>> START Source data
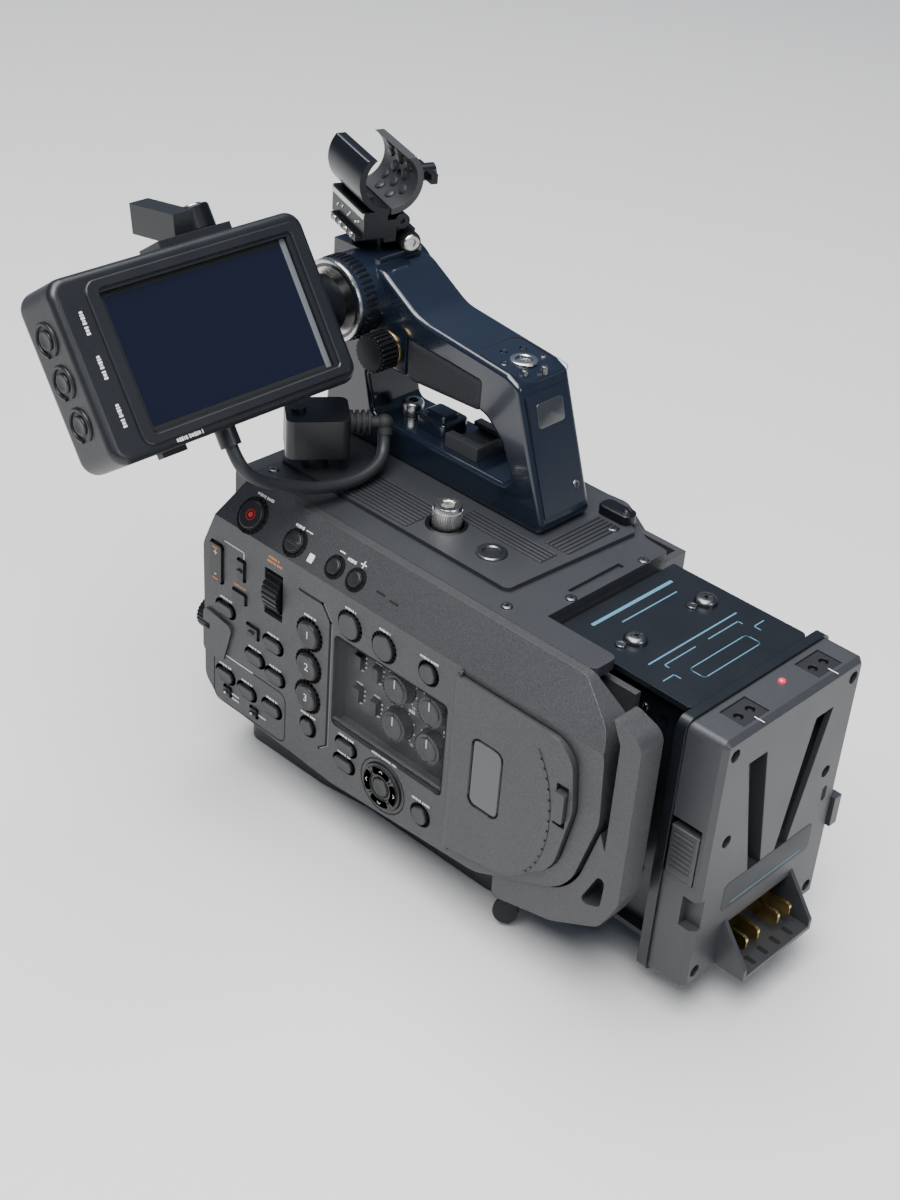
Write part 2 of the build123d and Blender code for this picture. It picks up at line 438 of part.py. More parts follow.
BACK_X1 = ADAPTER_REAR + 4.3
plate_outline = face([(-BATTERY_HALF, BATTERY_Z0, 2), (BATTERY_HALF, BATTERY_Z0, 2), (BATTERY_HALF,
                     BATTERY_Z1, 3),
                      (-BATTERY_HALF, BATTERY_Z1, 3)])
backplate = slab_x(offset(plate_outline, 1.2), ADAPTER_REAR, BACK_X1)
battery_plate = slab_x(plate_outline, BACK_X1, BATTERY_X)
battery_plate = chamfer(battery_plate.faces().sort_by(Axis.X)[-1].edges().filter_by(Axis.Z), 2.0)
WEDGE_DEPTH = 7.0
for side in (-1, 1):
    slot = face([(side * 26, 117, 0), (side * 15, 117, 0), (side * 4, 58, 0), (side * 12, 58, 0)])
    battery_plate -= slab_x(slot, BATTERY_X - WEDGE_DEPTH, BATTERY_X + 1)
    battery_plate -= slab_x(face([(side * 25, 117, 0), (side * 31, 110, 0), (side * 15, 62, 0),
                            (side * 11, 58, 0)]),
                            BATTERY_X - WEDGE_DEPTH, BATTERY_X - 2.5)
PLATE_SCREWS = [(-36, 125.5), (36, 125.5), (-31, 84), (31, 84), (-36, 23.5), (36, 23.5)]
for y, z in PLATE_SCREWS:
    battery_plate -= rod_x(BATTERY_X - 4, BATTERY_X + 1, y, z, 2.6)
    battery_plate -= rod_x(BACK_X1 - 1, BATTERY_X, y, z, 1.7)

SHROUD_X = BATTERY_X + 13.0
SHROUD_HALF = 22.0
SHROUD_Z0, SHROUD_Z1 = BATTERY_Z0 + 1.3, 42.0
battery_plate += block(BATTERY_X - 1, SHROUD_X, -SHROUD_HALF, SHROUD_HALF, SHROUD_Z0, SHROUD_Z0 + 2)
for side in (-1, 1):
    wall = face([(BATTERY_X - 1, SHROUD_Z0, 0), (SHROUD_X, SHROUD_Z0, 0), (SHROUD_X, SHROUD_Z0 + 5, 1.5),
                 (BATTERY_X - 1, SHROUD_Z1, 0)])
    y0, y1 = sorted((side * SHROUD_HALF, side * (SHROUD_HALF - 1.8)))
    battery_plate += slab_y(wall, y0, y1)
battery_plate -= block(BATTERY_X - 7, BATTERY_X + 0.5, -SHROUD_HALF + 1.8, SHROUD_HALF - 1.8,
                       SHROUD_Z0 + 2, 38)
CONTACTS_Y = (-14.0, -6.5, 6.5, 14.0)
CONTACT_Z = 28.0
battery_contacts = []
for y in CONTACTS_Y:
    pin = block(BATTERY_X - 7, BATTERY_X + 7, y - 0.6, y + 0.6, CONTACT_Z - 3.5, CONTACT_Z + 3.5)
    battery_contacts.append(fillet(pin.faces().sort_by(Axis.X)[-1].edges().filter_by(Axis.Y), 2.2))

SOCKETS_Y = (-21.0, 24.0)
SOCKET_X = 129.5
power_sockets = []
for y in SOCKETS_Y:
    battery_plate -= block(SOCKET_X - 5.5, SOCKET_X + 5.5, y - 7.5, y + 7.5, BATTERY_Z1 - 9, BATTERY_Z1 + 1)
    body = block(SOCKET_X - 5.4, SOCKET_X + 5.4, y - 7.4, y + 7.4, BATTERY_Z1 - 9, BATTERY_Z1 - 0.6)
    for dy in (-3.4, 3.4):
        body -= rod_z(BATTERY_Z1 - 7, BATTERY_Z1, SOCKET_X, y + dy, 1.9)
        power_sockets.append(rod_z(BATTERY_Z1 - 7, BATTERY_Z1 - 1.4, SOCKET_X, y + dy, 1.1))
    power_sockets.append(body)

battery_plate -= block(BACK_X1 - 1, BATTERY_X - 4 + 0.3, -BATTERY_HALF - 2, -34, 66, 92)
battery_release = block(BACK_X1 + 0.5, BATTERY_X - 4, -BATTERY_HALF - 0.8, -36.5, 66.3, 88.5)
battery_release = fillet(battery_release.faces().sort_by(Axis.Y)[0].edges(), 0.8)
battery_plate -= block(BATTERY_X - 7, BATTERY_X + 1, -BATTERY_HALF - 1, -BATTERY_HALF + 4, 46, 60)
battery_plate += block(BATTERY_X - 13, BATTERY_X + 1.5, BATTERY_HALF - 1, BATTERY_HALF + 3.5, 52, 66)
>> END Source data
• _Given request_
Emit, unaltered, the lines from the top of the listing down through the line that holds "battery_plate -= rod_x(BACK_X1"; emit nothing else.

• _Result for this exercise_
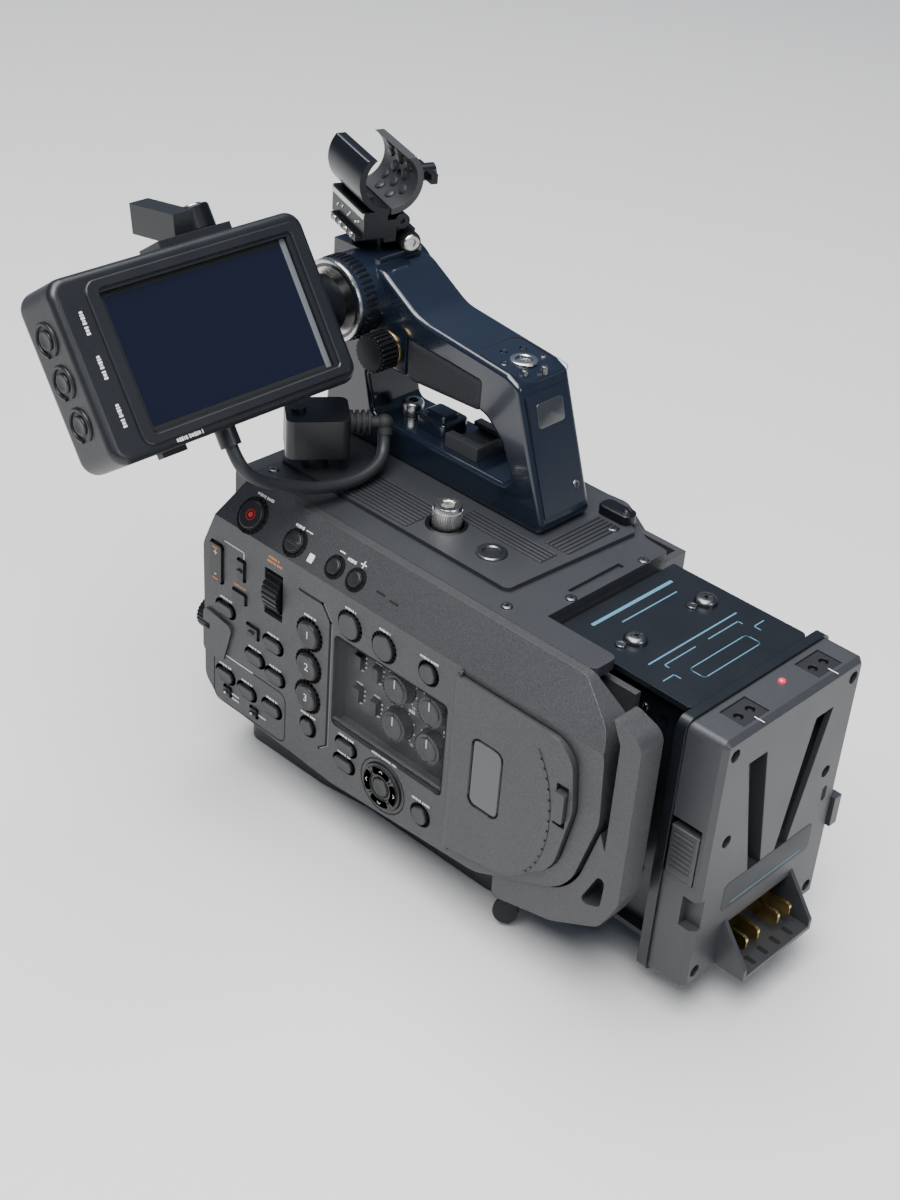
Write part 2 of the build123d and Blender code for this picture. It picks up at line 438 of part.py. More parts follow.
BACK_X1 = ADAPTER_REAR + 4.3
plate_outline = face([(-BATTERY_HALF, BATTERY_Z0, 2), (BATTERY_HALF, BATTERY_Z0, 2), (BATTERY_HALF,
                     BATTERY_Z1, 3),
                      (-BATTERY_HALF, BATTERY_Z1, 3)])
backplate = slab_x(offset(plate_outline, 1.2), ADAPTER_REAR, BACK_X1)
battery_plate = slab_x(plate_outline, BACK_X1, BATTERY_X)
battery_plate = chamfer(battery_plate.faces().sort_by(Axis.X)[-1].edges().filter_by(Axis.Z), 2.0)
WEDGE_DEPTH = 7.0
for side in (-1, 1):
    slot = face([(side * 26, 117, 0), (side * 15, 117, 0), (side * 4, 58, 0), (side * 12, 58, 0)])
    battery_plate -= slab_x(slot, BATTERY_X - WEDGE_DEPTH, BATTERY_X + 1)
    battery_plate -= slab_x(face([(side * 25, 117, 0), (side * 31, 110, 0), (side * 15, 62, 0),
                            (side * 11, 58, 0)]),
                            BATTERY_X - WEDGE_DEPTH, BATTERY_X - 2.5)
PLATE_SCREWS = [(-36, 125.5), (36, 125.5), (-31, 84), (31, 84), (-36, 23.5), (36, 23.5)]
for y, z in PLATE_SCREWS:
    battery_plate -= rod_x(BATTERY_X - 4, BATTERY_X + 1, y, z, 2.6)
    battery_plate -= rod_x(BACK_X1 - 1, BATTERY_X, y, z, 1.7)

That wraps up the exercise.